(Records that describe objects)
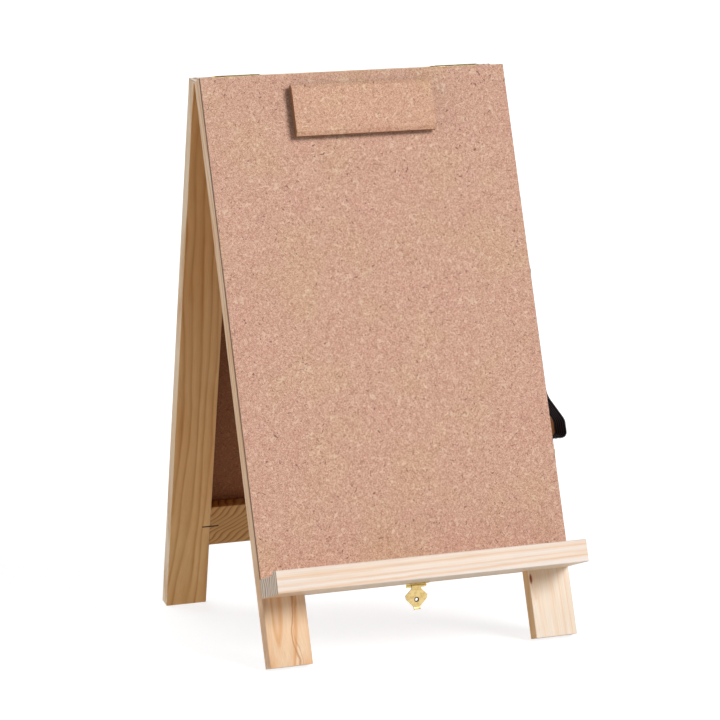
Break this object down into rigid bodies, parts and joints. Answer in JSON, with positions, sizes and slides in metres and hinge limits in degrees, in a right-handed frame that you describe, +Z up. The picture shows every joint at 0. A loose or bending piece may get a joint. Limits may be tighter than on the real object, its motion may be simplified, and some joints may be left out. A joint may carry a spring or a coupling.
{
  "type": "wooden artist easel",
  "caption": "Folding A-frame table easel: hinged pine leaves with fibreboard panels, a lipped tray, a paper clip, brass hinges and clasp, and a side strap handle.",
  "frame": {"origin": "on the floor, midway across the easel and straight below the hinge pins, level with the feet's inner edges at the spread it is stored at", "axes": "+Z up, +X to the right seen from the front, front board and tray towards -Y"},
  "size_m": [0.2648, 0.2974, 0.437],
  "materials": {
    "pine": "sanded, unvarnished",
    "fibreboard": "smooth pressed fibre face",
    "clip_wood": "smooth, bevelled edges",
    "brass": "bright plated",
    "steel": "plain zinc",
    "ferrite": "matt black ceramic magnet",
    "webbing": "ribbed woven band",
    "lining": "tan leather backing"
  },
  "bodies": {
    "front_leaf": {"front_stile_left": "pine", "front_stile_right": "pine", "front_top_rail": "pine", "front_bottom_rail": "pine", "front_board": "fibreboard", "front_frame_staples": "steel", "tray": "pine", "tray_screws": "steel", "hinge_left_front_plate": "brass", "hinge_right_front_plate": "brass", "hinge_pins": "brass", "front_hinge_screws": "brass", "clasp_plate": "brass", "clasp_pin": "brass", "clasp_screws": "brass", "handle_pads": "lining", "handle_webbing": "webbing", "handle_lining": "lining", "handle_washers": "brass", "handle_screws": "brass", "clip_discs": "steel"},
    "rear_leaf": {"rear_stile_left": "pine", "rear_stile_right": "pine", "rear_top_rail": "pine", "rear_bottom_rail": "pine", "rear_board": "fibreboard", "rear_frame_staples": "steel", "hinge_left_rear_plate": "brass", "hinge_right_rear_plate": "brass", "rear_hinge_screws": "brass", "catch_plate": "brass", "catch_screws": "brass"},
    "clasp_flap": {"clasp_flap": "brass"},
    "paper_clip": {"clip_block": "clip_wood", "clip_magnets": "ferrite"}
  },
  "joints": [
    {"name": "leg_fold", "type": "hinge", "parent": "front_leaf", "child": "rear_leaf", "pos_m": [0, 0, 0.43489], "axis": [1, 0, 0], "range_deg": [-32, 146]},
    {"name": "clasp_swing", "type": "hinge", "parent": "front_leaf", "child": "clasp_flap", "pos_m": [0.0025, -0.11202, 0.0486], "axis": [1, 0, 0], "range_deg": [-95, 74]},
    {"name": "clip_lift", "type": "slide", "parent": "front_leaf", "child": "paper_clip", "axis": [0, -0.9613, 0.2756], "range_m": [0, 0.02]}
  ]
}
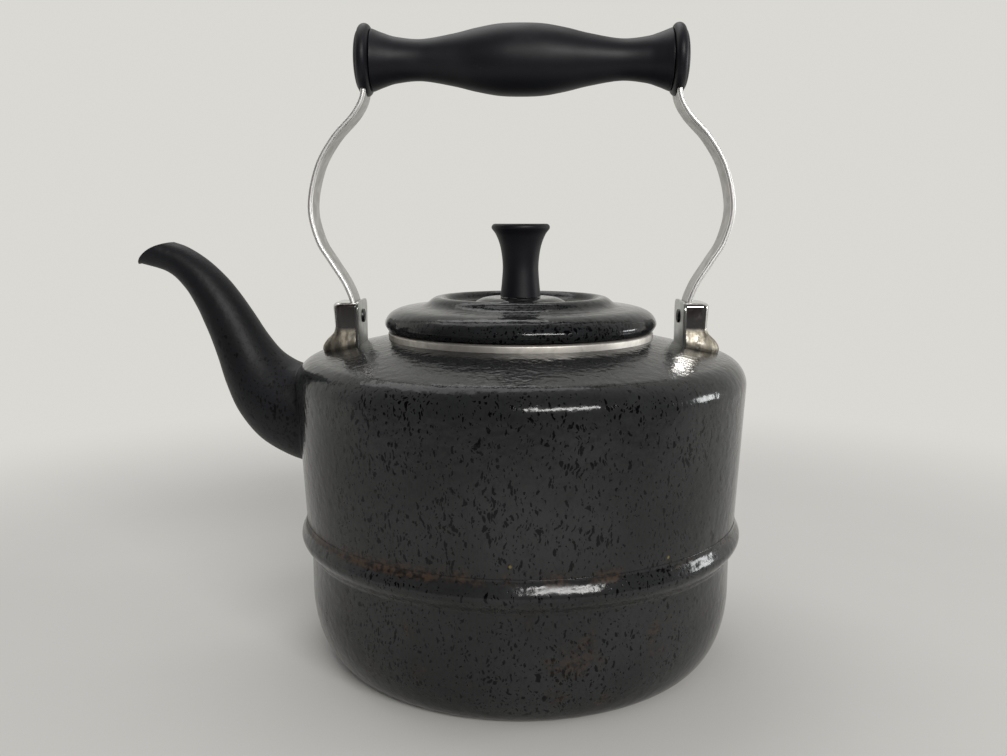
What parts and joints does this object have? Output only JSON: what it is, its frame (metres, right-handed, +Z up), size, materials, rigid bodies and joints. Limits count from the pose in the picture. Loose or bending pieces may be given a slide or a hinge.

The request: Write the data out again in full and exactly.

Correct result:
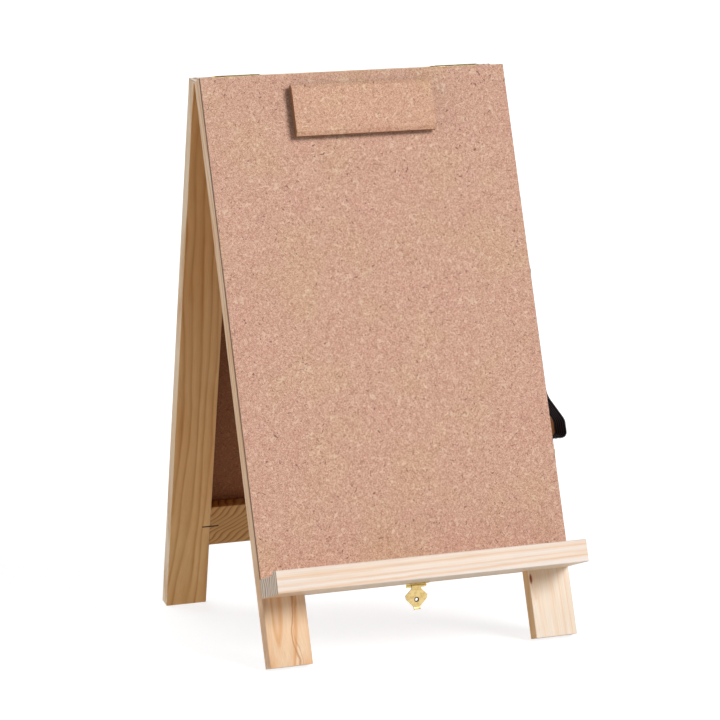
Break this object down into rigid bodies, parts and joints. Answer in JSON, with positions, sizes and slides in metres and hinge limits in degrees, in a right-handed frame that you describe, +Z up. The picture shows every joint at 0. A loose or bending piece may get a joint. Limits may be tighter than on the real object, its motion may be simplified, and some joints may be left out. A joint may carry a spring or a coupling.
{
  "type": "wooden artist easel",
  "caption": "Folding A-frame table easel: hinged pine leaves with fibreboard panels, a lipped tray, a paper clip, brass hinges and clasp, and a side strap handle.",
  "frame": {"origin": "on the floor, midway across the easel and straight below the hinge pins, level with the feet's inner edges at the spread it is stored at", "axes": "+Z up, +X to the right seen from the front, front board and tray towards -Y"},
  "size_m": [0.2648, 0.2974, 0.437],
  "materials": {
    "pine": "sanded, unvarnished",
    "fibreboard": "smooth pressed fibre face",
    "clip_wood": "smooth, bevelled edges",
    "brass": "bright plated",
    "steel": "plain zinc",
    "ferrite": "matt black ceramic magnet",
    "webbing": "ribbed woven band",
    "lining": "tan leather backing"
  },
  "bodies": {
    "front_leaf": {"front_stile_left": "pine", "front_stile_right": "pine", "front_top_rail": "pine", "front_bottom_rail": "pine", "front_board": "fibreboard", "front_frame_staples": "steel", "tray": "pine", "tray_screws": "steel", "hinge_left_front_plate": "brass", "hinge_right_front_plate": "brass", "hinge_pins": "brass", "front_hinge_screws": "brass", "clasp_plate": "brass", "clasp_pin": "brass", "clasp_screws": "brass", "handle_pads": "lining", "handle_webbing": "webbing", "handle_lining": "lining", "handle_washers": "brass", "handle_screws": "brass", "clip_discs": "steel"},
    "rear_leaf": {"rear_stile_left": "pine", "rear_stile_right": "pine", "rear_top_rail": "pine", "rear_bottom_rail": "pine", "rear_board": "fibreboard", "rear_frame_staples": "steel", "hinge_left_rear_plate": "brass", "hinge_right_rear_plate": "brass", "rear_hinge_screws": "brass", "catch_plate": "brass", "catch_screws": "brass"},
    "clasp_flap": {"clasp_flap": "brass"},
    "paper_clip": {"clip_block": "clip_wood", "clip_magnets": "ferrite"}
  },
  "joints": [
    {"name": "leg_fold", "type": "hinge", "parent": "front_leaf", "child": "rear_leaf", "pos_m": [0, 0, 0.43489], "axis": [1, 0, 0], "range_deg": [-32, 146]},
    {"name": "clasp_swing", "type": "hinge", "parent": "front_leaf", "child": "clasp_flap", "pos_m": [0.0025, -0.11202, 0.0486], "axis": [1, 0, 0], "range_deg": [-95, 74]},
    {"name": "clip_lift", "type": "slide", "parent": "front_leaf", "child": "paper_clip", "axis": [0, -0.9613, 0.2756], "range_m": [0, 0.02]}
  ]
}
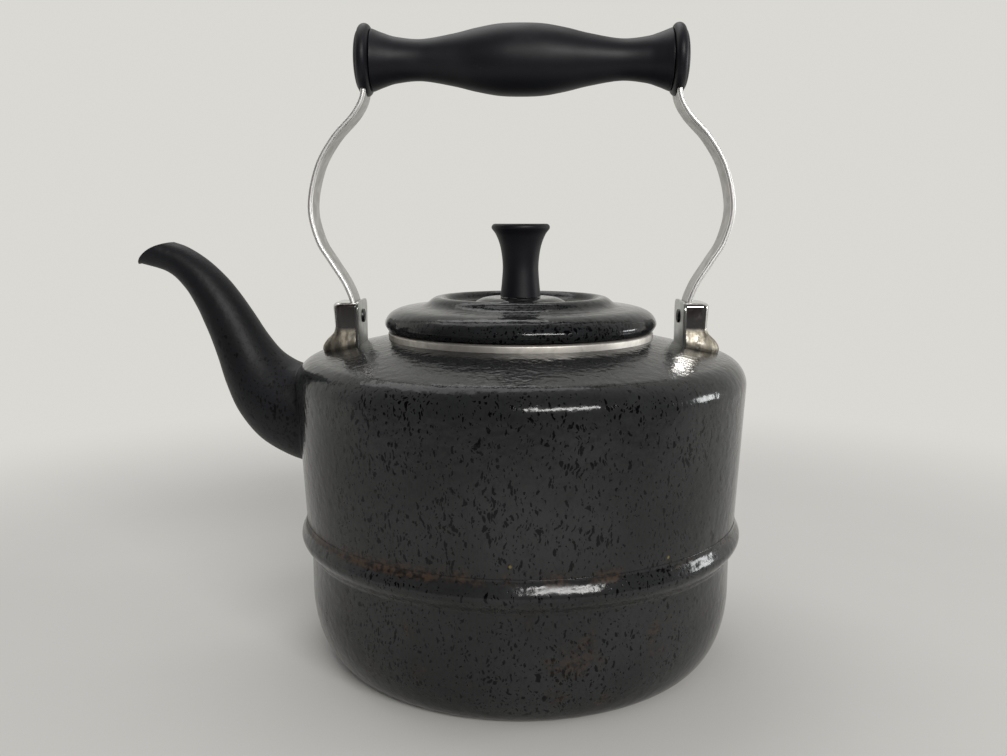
What parts and joints does this object have? Output only JSON: what it is, its frame (metres, right-handed, +Z up), size, materials, rigid bodies and joints. Limits count from the pose in the picture. Loose or bending pieces may be given a slide or a hinge.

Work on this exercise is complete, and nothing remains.